Not only am I too emotionally involved with my own characters, I’m also too into NPCs. I love Our Lady of the Forsaken and if anything happens to her in the upcoming expansion a rather large delivery of very smelly lutefisk may or may not materialise outside of Blizzard HQ. Better yet, in their air conditioning vents. I’m even more into Jaina since she snapped and went crazy on the Horde’s asses in Dalaran. I will absolutely never forgive Blizzard for moving Tirion Fordring and his horse out of Plaguelands, I liked visiting the guy on his little defunct farm! Then there’s all my furry panda friends in Halfhill, yes, I still go there. Sometimes I even do daily quests for them because well, we have so much history! Yes, I’ll water your fields. Yes, even though it is literally raining right now. And it has literally rained yesterday. For old times sake. (Also, there’s a guy called Gai Lan and I just found out that that’s actually a kind of broccoli. I may or may not have laughed for five minutes straight.)

6. “Stuck with you”

Okay, admittedly not a great reason to keep a relationship going, but… we’ve been together so long now, WoW and me! Like… we got the same phone number, all the same friends, the same address, you know, it’s just what happens when you’re together a really long time, the fire just slowly fizzles out, not least because the mage fire skill tree has a long history of getting nerfed and it’s supremely annoying each time. Like, what am I supposed to do, spec frost or – shudder – arcane?! Thankfully, with the higher gear towards the end of each expansion the problem usually drifts away on its own, but still.

7. World Events

I don’t care if I’ve done Brewfest a thousand times in my lifetime. I don’t even care that they removed virtually all the drinking quests (though they were fun, fuck you, P-12 rating!) and the only beer you get to pelt the attacking Dark Iron clan with is now alcohol free. I’ll be there every day, delivering kegs for tokens just so I can buy a grill. Or a flag. Or… sigh… a pet. You bet I’ll be flying around on a broomstick come Hallow’s End with my little Feline Familiar by my side, landing only to wade ankle deep through the candy buckets. I’ll be there next Winter Veil in my garish sweater singing traditional Winter Veil songs while wearing fuzzy warm socks and a winter hat and placing cushions all over Iron Forge so I have somewhere comfy to sit while I own my fellow players with my unbeatable little racing car. I mean, how do you spend your holidays?

8. The concept of it all

World of Warcraft is generally an amalgam of Earth’s most popular myths, taking bits and pieces from all over the world and mashing them up into entirely new things. For example, Night Elves are a mix of Chinese culture and the mythological amazons, Humans and Forsaken are general Central European, while Dwarves are a fun mix of Scottish and Norse culture. Likewise, some expansions are more on the nose about their origins. Northrend is very clearly inspired by Scandinavian and Canadian landscapes, and Scandinavian and Norse mythology. Pandaria is inspired by a number of Asian landscapes and mythologies, and some references are more obvious than others. And Blizzard just goes and ties them all together by the narratives of the Old Gods, the Titans, and the almost weekly demon invasions. I think this is part of what makes the game so great, the fact that you have something familiar and recognizable, but also something new. Humans generally like to hear the same story told over and over again only differently (think of romcoms or superhero movies, it’s the same damn thing with different names and different misunderstandings, but essentially it’s always the same), and Blizzard has a knack for that.

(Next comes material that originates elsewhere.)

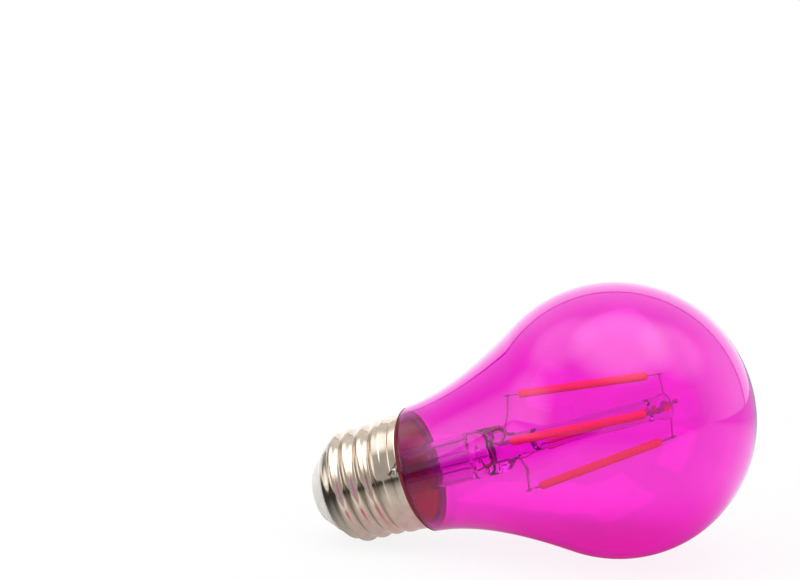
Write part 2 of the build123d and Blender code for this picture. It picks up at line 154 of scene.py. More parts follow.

9. How else would I spend my weekends? Going outside? Among people?!

The flame wars in the trade chat are already more social interaction than I need or want. And you expect me to brace the same endless tirades in the real world? Where I’m required to wear pants or any article of clothing?! And were problems are not solved by wanton destruction of mine enemies?! Sounds like hell to me. In that case, I might as well play Diablo.

And that’s my own, personal, totally not biased reasons for still spending too much time playing this stupid time-consuming game. What are your excuses?